Why are Concordia Departments Spreading Fraser Institute Events?
The Fraser Institute is Bad, and You Should Feel Bad for Promoting Them
A friend, who’s also majoring in journalism, sent me a message on Facebook.
“Hey, did you hear about this conference? I got an email about it from the journalism department. Maybe we could go?”
So I opened the link. It was an event called “economics for journalists,” and it looked really professional. It was a multi-day seminar, and it was free. Attendees were going to learn about how to report on economics, read markets, understand government budgets, and all that. And not only was the event itself free, but the organizers would actually pay for your travel and lodging costs! What’s not to love, right?
If something seems too good to be true, it usually is. The event that the journalism department was uncritically advertising was being held by the Fraser Institute. And it wasn’t only the journalism department, either—one of the other emails I had deleted was from my other major, the School of Community and Public Affairs, promoting a separate Fraser event about studying public policy.
The Fraser Institute is a hyper-partisan, small-c conservative “think tank” that advocates for a whole host of really bad things. It’s been around since the mid-1970’s, and has consistently promoted junk science in the time since, as a way of muddying the water of public debate. If there’s a public policy decision that threatens corporate profits, you can be sure that the Fraser Institute will be nearby, courageously defending the interests of the richest and most powerful, facts be damned. It’s an organization that receives millions of dollars in dark money from powerful industries and individuals trying to control public discourse.

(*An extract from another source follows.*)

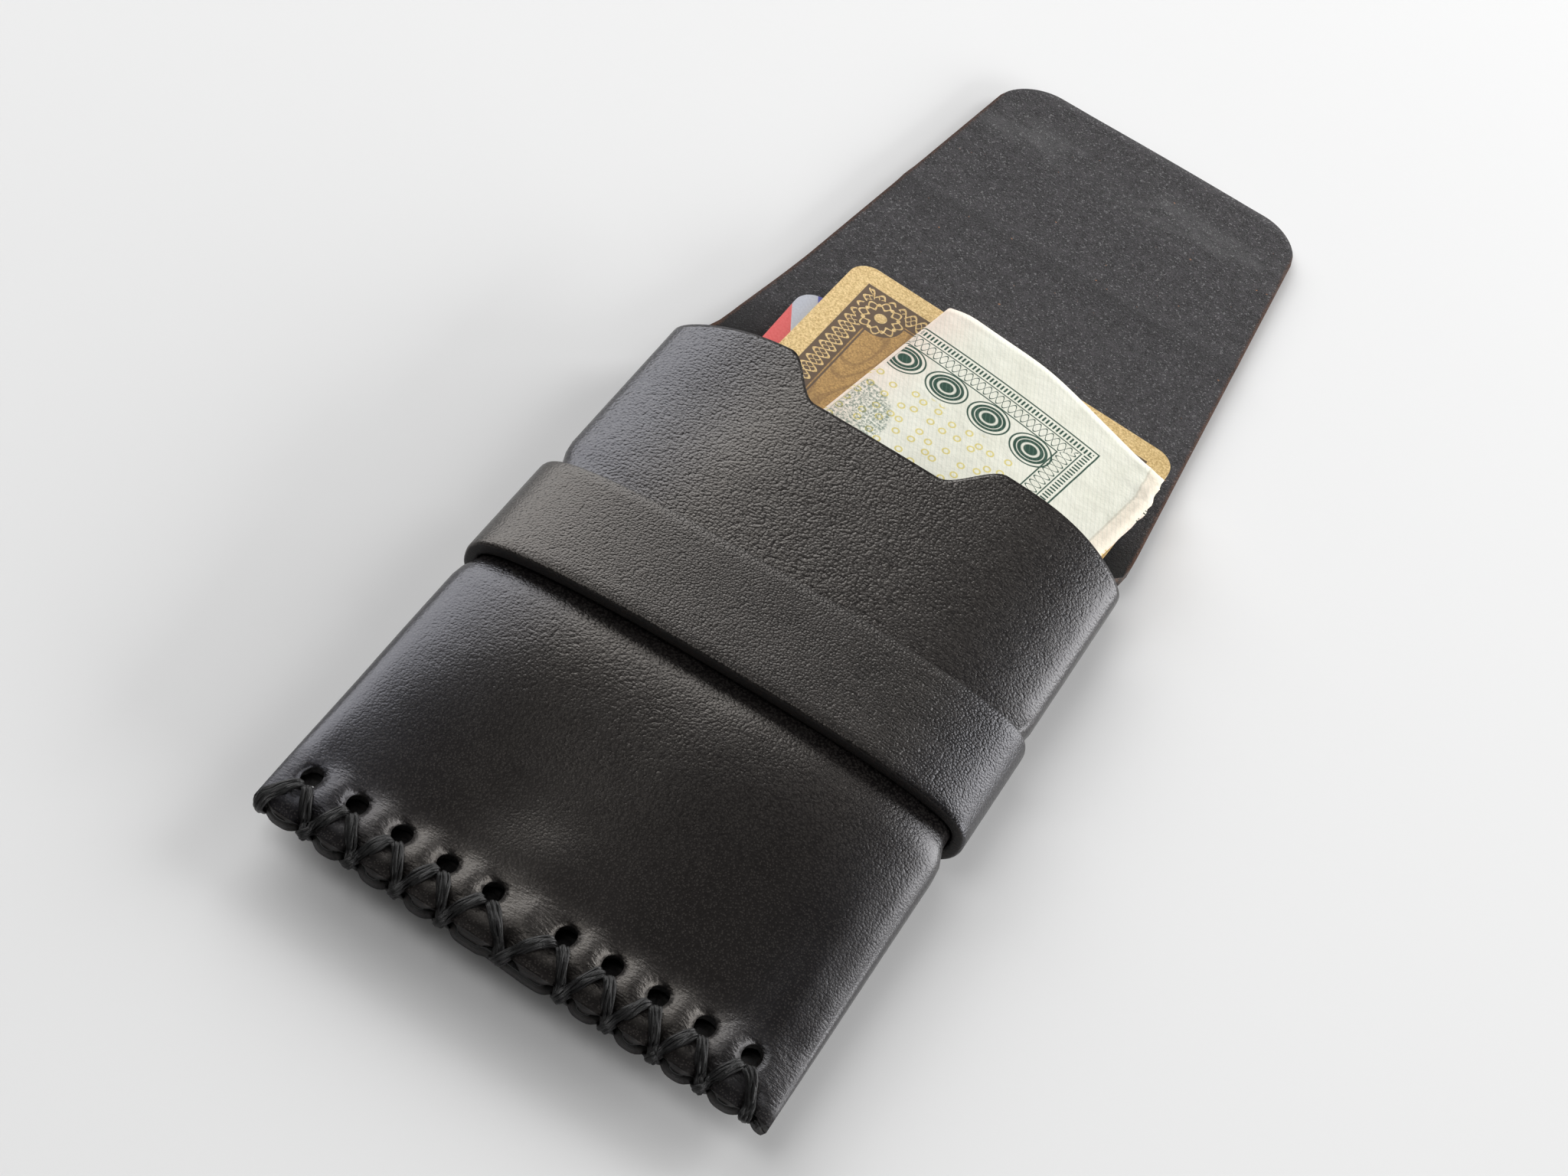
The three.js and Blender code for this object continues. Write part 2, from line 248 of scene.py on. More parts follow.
class Shader:
    """A principled material whose nodes are added by short calls."""

    def __init__(self, name):
        self.material = bpy.data.materials.new(name)
        self.material.use_nodes = True
        self.tree = self.material.node_tree
        self.tree.nodes.clear()
        self.output = self.add("ShaderNodeOutputMaterial")
        self.bsdf = self.add("ShaderNodeBsdfPrincipled")
        self.tree.links.new(self.bsdf.outputs[0], self.output.inputs[0])

    def add(self, kind, **settings):
        node = self.tree.nodes.new(kind)
        for key, value in settings.items():
            setattr(node, key, value)
        return node

    def put(self, socket, value):
        if isinstance(value, bpy.types.NodeSocket):
            self.tree.links.new(value, socket)
        else:
            socket.default_value = value

    def set(self, **values):
        names = {"color": "Base Color", "roughness": "Roughness", "metallic": "Metallic",
                 "normal": "Normal", "sheen": "Sheen Weight", "sheen_roughness": "Sheen Roughness",
                 "specular": "Specular IOR Level", "tint": "Specular Tint"}
        for key, value in values.items():
            self.put(self.bsdf.inputs[names[key]], value)

    def math(self, operation, a, b=0.0):
        node = self.add("ShaderNodeMath", operation=operation)
        self.put(node.inputs[0], a)
        self.put(node.inputs[1], b)
        return node.outputs[0]

    def plus(self, a, b):
        return self.math("ADD", a, b)

    def minus(self, a, b):
        return self.math("SUBTRACT", a, b)

    def times(self, a, b):
        return self.math("MULTIPLY", a, b)

    def flip(self, value):
        """0 becomes 1 and 1 becomes 0."""
        return self.minus(1.0, value)

    def gap(self, a, b):
        """How far apart two values are."""
        return self.math("ABSOLUTE", self.minus(a, b))

    def hypot(self, a, b):
        return self.math("SQRT", self.plus(self.times(a, a), self.times(b, b)))

    def step(self, value, low, high, smooth=True):
        """0 below low, 1 above high."""
        node = self.add("ShaderNodeMapRange", clamp=True)
        node.interpolation_type = "SMOOTHSTEP" if smooth else "LINEAR"
        self.put(node.inputs["Value"], value)
        self.put(node.inputs["From Min"], low)
        self.put(node.inputs["From Max"], high)
        return node.outputs["Result"]

    def scale(self, value, low, high):
        """0 to 1 becomes low to high."""
        node = self.add("ShaderNodeMapRange", clamp=False)
        self.put(node.inputs["Value"], value)
        self.put(node.inputs["To Min"], low)
        self.put(node.inputs["To Max"], high)
        return node.outputs["Result"]

    def mix(self, factor, a, b):
        node = self.add("ShaderNodeMix", data_type="RGBA")
        self.put(node.inputs[0], factor)
        self.put(node.inputs[6], a)
        self.put(node.inputs[7], b)
        return node.outputs[2]

    def pick(self, factor, a, b):
        """Value a where factor is 0, b where it is 1."""
        node = self.add("ShaderNodeMix", data_type="FLOAT")
        self.put(node.inputs[0], factor)
        self.put(node.inputs[2], a)
        self.put(node.inputs[3], b)
        return node.outputs[0]

    def millimetres(self):
        """Position in millimetres in the wallet's frame."""
        coords = self.add("ShaderNodeTexCoord")
        node = self.add("ShaderNodeVectorMath", operation="MULTIPLY_ADD")
        self.put(node.inputs[0], coords.outputs["Object"])
        node.inputs[1].default_value = (1 / MM, 1 / MM, 1 / MM)
        node.inputs[2].default_value = (0, -SEAM_Y, 0)
        return node.outputs[0]

    def uv(self):
        return self.add("ShaderNodeTexCoord").outputs["UV"]

    def stretched(self, vector, factors):
        node = self.add("ShaderNodeVectorMath", operation="MULTIPLY")
        self.put(node.inputs[0], vector)
        node.inputs[1].default_value = factors
        return node.outputs[0]

    def local(self, vector, centre, angle):
        """Position from a centre on the table plane, turned back by an angle."""
        node = self.add("ShaderNodeMapping", vector_type="TEXTURE")
        self.put(node.inputs["Vector"], vector)
        node.inputs["Location"].default_value = (centre[0], centre[1], 0)
        node.inputs["Rotation"].default_value = (0, 0, angle)
        return node.outputs[0]

    def parts(self, vector):
        node = self.add("ShaderNodeSeparateXYZ")
        self.put(node.inputs[0], vector)
        return node.outputs

    def noise(self, vector, size, detail=2.0, roughness=0.5):
        """Noise with features about size millimetres across."""
        node = self.add("ShaderNodeTexNoise")
        self.put(node.inputs["Vector"], vector)
        node.inputs["Scale"].default_value = 1 / size
        node.inputs["Detail"].default_value = detail
        node.inputs["Roughness"].default_value = roughness
        return node.outputs[0]

    def warped(self, vector, size, amount):
        """Position moved about by noise, so that cells lose their even shapes."""
        noise = self.add("ShaderNodeTexNoise")
        self.put(noise.inputs["Vector"], vector)
        noise.inputs["Scale"].default_value = 1 / size
        noise.inputs["Detail"].default_value = 1
        node = self.add("ShaderNodeVectorMath", operation="MULTIPLY_ADD")
        self.put(node.inputs[0], noise.outputs["Color"])
        node.inputs[1].default_value = (amount, amount, amount)
        self.put(node.inputs[2], vector)
        return node.outputs[0]

    def dome(self, distance):
        """1 at the middle of a cell, falling roundly to 0 where it meets its neighbours."""
        return self.flip(self.times(self.times(distance, distance), 2.2))

    def cells(self, vector, size, randomness=1.0, dimensions="3D"):
        """Distance from the middle of the nearest of many cells about size millimetres across."""
        node = self.add("ShaderNodeTexVoronoi", voronoi_dimensions=dimensions)
        self.put(node.inputs["Vector"], vector)
        node.inputs["Scale"].default_value = 1 / size
        node.inputs["Randomness"].default_value = randomness
        return node.outputs["Distance"]

    def bump(self, height, depth_mm, normal=None):
        node = self.add("ShaderNodeBump")
        node.inputs["Strength"].default_value = 1.0
        node.inputs["Distance"].default_value = depth_mm * MM
        self.put(node.inputs["Height"], height)
        if normal is not None:
            self.put(node.inputs["Normal"], normal)
        return node.outputs[0]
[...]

As recently as 1999, the Fraser Institute was publishing studies questioning the links between cigarette smoke and cancer—despite the broad scientific consensus linking the two. It would be wrong to ban smoking in bars and restaurants, they said, because we don’t even know whether second-hand smoke is dangerous! In what is surely a pure coincidence, the Fraser Institute has also received a whole lot of funding from the tobacco industry.

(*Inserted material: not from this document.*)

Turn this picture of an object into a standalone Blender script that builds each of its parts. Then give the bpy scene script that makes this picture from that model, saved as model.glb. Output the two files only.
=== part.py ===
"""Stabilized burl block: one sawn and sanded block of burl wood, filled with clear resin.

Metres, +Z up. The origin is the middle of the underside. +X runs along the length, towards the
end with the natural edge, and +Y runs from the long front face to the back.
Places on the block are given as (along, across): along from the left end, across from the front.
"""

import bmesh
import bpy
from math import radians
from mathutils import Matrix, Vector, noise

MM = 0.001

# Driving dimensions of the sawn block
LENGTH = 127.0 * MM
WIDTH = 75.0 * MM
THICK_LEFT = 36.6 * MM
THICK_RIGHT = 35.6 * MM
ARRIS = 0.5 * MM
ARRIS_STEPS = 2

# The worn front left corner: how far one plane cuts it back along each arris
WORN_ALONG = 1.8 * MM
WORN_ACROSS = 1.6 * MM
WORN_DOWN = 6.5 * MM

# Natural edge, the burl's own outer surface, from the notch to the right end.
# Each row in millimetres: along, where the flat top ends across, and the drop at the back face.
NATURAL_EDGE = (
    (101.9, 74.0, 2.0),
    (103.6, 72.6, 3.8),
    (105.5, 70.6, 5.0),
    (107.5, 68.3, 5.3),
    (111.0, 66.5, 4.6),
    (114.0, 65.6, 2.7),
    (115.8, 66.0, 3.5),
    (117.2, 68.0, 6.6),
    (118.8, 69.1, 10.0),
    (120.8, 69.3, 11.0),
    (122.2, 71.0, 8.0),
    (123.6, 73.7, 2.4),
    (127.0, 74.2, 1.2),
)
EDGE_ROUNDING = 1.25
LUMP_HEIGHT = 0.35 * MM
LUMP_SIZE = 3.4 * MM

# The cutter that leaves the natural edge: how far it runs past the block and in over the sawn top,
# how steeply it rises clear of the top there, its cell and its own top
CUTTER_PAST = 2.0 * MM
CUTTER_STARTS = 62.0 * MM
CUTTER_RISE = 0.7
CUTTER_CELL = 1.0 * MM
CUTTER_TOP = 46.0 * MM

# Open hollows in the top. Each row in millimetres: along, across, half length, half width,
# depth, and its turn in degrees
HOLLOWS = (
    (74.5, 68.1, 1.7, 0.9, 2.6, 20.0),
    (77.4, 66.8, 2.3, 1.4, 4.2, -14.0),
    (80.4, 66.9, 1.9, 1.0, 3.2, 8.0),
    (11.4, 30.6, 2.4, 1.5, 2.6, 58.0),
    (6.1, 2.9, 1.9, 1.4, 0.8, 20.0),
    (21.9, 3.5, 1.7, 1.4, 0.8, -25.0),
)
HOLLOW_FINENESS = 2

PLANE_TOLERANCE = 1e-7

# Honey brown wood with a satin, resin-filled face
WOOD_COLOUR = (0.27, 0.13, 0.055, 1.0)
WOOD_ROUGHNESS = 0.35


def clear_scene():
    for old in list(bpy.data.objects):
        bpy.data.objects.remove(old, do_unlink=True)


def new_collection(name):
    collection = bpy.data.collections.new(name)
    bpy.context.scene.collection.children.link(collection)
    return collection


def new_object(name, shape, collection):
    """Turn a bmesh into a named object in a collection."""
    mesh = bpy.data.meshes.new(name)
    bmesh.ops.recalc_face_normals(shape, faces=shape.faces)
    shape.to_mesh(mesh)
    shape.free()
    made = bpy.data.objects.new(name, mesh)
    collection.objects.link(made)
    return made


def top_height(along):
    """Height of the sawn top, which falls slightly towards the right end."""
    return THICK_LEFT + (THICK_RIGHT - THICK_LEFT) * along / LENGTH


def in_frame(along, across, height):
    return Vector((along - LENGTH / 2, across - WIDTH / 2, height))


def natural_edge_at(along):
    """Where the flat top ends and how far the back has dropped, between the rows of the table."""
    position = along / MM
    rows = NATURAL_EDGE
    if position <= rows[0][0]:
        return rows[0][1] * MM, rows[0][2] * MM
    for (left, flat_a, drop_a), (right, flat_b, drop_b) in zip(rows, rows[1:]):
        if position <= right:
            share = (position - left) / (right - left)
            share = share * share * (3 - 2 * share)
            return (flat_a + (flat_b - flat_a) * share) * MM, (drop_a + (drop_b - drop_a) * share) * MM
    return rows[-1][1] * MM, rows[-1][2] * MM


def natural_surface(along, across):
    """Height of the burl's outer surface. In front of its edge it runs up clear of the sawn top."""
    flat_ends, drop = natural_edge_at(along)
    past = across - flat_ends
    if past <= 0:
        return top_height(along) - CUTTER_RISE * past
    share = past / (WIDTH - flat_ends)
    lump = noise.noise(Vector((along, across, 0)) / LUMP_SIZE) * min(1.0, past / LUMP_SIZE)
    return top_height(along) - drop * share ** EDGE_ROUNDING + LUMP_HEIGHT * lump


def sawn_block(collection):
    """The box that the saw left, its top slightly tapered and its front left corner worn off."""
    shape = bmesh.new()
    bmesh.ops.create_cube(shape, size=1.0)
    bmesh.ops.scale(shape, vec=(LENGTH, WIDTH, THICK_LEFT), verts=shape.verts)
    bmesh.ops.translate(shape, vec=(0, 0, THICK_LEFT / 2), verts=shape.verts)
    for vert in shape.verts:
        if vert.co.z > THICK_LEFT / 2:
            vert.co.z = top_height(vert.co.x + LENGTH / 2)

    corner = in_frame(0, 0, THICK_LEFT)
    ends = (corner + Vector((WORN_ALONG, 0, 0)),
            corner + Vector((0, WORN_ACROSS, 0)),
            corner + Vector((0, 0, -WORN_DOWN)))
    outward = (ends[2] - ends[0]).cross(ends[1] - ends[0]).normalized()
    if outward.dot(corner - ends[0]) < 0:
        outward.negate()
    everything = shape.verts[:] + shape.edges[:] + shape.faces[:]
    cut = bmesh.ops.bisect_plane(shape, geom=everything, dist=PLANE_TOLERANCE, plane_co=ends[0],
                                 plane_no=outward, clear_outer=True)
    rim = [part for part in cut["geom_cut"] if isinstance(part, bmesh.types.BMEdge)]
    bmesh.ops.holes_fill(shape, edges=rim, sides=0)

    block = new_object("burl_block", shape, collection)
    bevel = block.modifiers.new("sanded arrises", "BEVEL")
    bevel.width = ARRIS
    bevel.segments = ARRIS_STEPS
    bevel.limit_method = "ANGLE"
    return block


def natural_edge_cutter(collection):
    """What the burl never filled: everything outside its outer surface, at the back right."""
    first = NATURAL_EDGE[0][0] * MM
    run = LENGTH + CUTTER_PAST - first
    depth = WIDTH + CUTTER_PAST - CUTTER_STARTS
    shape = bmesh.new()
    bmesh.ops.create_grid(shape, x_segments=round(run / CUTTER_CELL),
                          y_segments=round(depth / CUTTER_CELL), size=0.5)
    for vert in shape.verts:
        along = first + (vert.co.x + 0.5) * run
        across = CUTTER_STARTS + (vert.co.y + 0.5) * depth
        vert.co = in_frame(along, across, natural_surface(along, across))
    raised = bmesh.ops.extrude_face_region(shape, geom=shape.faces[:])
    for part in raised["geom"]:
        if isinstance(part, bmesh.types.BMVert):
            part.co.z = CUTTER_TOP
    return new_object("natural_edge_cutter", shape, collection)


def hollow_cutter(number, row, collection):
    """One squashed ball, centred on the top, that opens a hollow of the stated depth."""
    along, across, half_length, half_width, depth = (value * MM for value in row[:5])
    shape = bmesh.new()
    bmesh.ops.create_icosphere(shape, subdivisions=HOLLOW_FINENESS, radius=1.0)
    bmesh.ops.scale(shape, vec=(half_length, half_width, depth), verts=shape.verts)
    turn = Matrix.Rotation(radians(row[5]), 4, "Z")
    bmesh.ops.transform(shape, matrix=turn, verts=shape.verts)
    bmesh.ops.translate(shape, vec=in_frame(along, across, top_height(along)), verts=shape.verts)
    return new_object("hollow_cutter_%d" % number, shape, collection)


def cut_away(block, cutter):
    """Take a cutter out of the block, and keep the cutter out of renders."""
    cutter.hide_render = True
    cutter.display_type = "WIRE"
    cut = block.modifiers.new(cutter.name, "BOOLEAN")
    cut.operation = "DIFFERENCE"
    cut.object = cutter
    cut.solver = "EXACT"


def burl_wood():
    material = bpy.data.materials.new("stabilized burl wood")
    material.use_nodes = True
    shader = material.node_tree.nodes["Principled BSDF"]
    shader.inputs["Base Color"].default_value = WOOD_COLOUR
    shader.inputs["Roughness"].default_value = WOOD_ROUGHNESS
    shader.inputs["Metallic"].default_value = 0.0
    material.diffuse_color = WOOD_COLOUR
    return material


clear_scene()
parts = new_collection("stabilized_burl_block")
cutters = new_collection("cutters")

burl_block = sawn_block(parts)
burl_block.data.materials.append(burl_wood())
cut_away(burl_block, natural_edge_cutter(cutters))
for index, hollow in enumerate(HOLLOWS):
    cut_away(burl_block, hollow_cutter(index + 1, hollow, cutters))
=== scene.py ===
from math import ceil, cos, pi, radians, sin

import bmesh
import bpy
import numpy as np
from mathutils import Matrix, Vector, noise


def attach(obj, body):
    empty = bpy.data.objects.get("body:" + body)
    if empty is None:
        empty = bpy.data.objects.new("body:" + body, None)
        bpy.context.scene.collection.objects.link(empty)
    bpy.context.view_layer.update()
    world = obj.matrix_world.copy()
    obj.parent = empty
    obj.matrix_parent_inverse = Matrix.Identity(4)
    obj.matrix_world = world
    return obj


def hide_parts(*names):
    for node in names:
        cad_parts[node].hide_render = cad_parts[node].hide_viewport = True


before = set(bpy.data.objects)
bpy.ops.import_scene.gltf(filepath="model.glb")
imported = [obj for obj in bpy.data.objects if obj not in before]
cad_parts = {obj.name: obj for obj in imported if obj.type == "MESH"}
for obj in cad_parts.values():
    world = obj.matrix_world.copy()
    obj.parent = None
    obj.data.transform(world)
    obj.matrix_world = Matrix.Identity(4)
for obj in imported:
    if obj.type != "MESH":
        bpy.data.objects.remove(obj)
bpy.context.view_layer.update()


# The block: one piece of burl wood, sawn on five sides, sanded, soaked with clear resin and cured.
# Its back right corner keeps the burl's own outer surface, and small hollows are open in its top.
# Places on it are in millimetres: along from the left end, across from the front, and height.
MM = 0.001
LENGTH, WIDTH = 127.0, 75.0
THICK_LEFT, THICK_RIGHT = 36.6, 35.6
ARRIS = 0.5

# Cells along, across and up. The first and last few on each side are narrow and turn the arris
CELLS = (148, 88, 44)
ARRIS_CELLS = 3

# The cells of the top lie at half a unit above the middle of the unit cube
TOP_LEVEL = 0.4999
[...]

The Institute also receives a ton of funding from the oil industry. Again, it’s probably a coincidence, but the good folks down at Fraser have also been some of the most vocal skeptics of climate science. Funny how that works, huh?
In fact, the Fraser Institute has been described as one of the two most prominent climate change denial organizations in Canada. They publish studies outright denying human impact on the climate. Anyways, even if climate change is real and being caused by humans, that’s no excuse for government action. Let the free market decide whether we should careen rapidly toward ecological collapse! The invisible hand will save us, baby!
In one particularly bizarre post, someone over at Fraser said that the devastating hurricanes of last summer shouldn’t have us questioning how to respond to climate change, because we can’t even say with certainty whether the disasters were worsened by climate change. The real problem, actually, is “the conspicuous desire of people to live in the path of the storms.” That’s right folks, the problem with increasing natural disasters is actually the fact that we haven’t yet fled to the mountains. You heard it here first.
Surprisingly, the Fraser Institute is also in favor of the slow privatization of health care. According to their totally objective reports, the fact that we have long wait-times for health care in Canada isn’t because of decades of budget cuts. Oh no, it’s because there there isn’t enough profit for large companies to extract out of sick people! Sorry, I mean “market competition.” Obviously, this perspective has absolutely nothing to do with the funding they receive from the pharmaceutical industry, so stop asking, okay? This is all pure, objective economics here.
The Fraser Institute also argues against gun control, for some reason. And for union-busting. And they’re against minimum wage increases. They think tuition should be increased. They think rich people should pay much lower taxes, same for corporations.
Some of the the Fraser Institute’s most high-profile funding comes from the Koch brothers—the comic book villain oil magnates who were the primary funders behind the Tea Party in the US. You know, the same Tea Party that basically called Barack Obama a Muslim communist spawn of Satan despite Obama basically being a neoconservative. Obviously, the Kochs care deeply about public discourse and simply want us to fairly debate the specific ideas which would profit them immensely. Like pipelines. We should build all the pipelines. Because economics.
The Fraser Institute is most definitely not filled with a bunch of mercenary academic hacks who don’t even believe the bullshit that they’re spewing but continue to do so because they’re being paid to do corporate public relations masked as non-partisan analysis. That would be absurd!
The events the Fraser Institute holds for students are, obviously, not just cynical attempts to present a bunch of junk science economics to young journalists and policy students, as part of a long-term plan to poison public discourse in the country. Who would do such a thing? Certainly not the Fraser Institute.
If that were to be the case, then it would have been seriously problematic for departments at a university to be sharing information with students about an event being held by the Fraser Institute—especially if the departments didn’t even bother clarifying that the Fraser Institute is a corporate disinformation tool.
I mean, in an institution of higher learning, we’re supposed to be able to sniff out nonsense like that and reject it. Both journalism students and policy majors are taught to identify and reject the obvious garbage that the powerful put out to serve their own interests. We would hope that the schools where we learn can identify the same thing, and wouldn’t be duped into sharing climate change deniers uncritically.
Good thing that’s not the case, right?